Golkar yang telah bertransformasi diri menjadi partai politik yang lintasan sejarahnya sangatlah panjang dalam konstelasi nasional menjadi perhatian khusus seorang penulis pemula untuk memberikan respon atas tulisan Indra J Piliang yang berjudul “Eka Sapta, Eka Trio: Visi – Misi Airlangga Hartarto (Bakal calon Ketua Umum DPP Partai Golkar Periode 2016-2021)
Dalam kerangka ini saya ingin memulai dari Pertama, Bagaimana paradigma Golkar sebelum dan sesudah Partai-nisasi. Kedua, Bagaimana seharusnya Golkar sebagai partai baru menghadapi perubahan yang terbentuk karena sistem nilai. Meminjam ide Max Weber Perubahan terjadi berdasar pada sistim pengetahuan, Sistim Nilai dan Kepercayaan. Karena Transformasi yang bercita rasa, berdasarkan prinsip dan platform melahirkan pengaruh yang mendalam dalam invidu masyarakat (al-Maududi)
Transformasi Golkar
Perubahan dinamika politik 1998 yang sengaja digiring sejak krisis 1997 menarik perhatian gerakan kemahasiswaan dan memunculkan gagasan reformasi yang notabene sebagai ungkapan dan keinginan besar pada Nation and State, sebagai wujud rasa cinta, haus akan perubahan yang setelah puluhan tahun dibawah komando Soeharto yang Undemocratic itu. Nah celakanya, Golkar kecipratan stigma sebagai Power Supply kekuatan politik rezim ini, kenapa Golkar selalu terasosiasi dengan Soeharto?

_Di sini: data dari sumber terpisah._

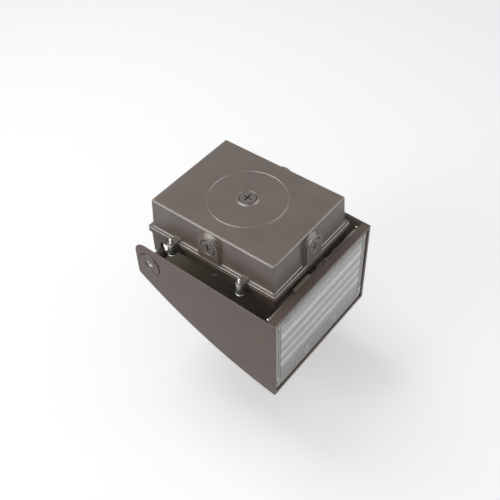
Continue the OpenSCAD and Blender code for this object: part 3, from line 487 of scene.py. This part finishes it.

Kenyataan politik ini tidak dapat dipungkiri, sejarah panjang Golkar harus kita lihat direpublik ini. Golkar yang terlahir dari kekuatan yang sangat situasional, organisasi yang dilahirkan tahun 1964 oleh Angkatan Darat dengan semangat yang dilatarbelakangi untuk membendung pengaruh Partai Komunis Indonesia (PKI) dan mempertahankan Pancasila sebagai Ideologi bangsa. Dengan format golongan fungsional yang tumbuh dan bergerak secara dinamis-efektif (Golkar Baru dalam Fakta dan Opini. Patmoko, 2001). Maka wajar jika Golkar selalu dikaitkan dengan Soeharto karena beliau senantiasa memanfaatkan kekuatan militer untuk memuluskan kebijakannya.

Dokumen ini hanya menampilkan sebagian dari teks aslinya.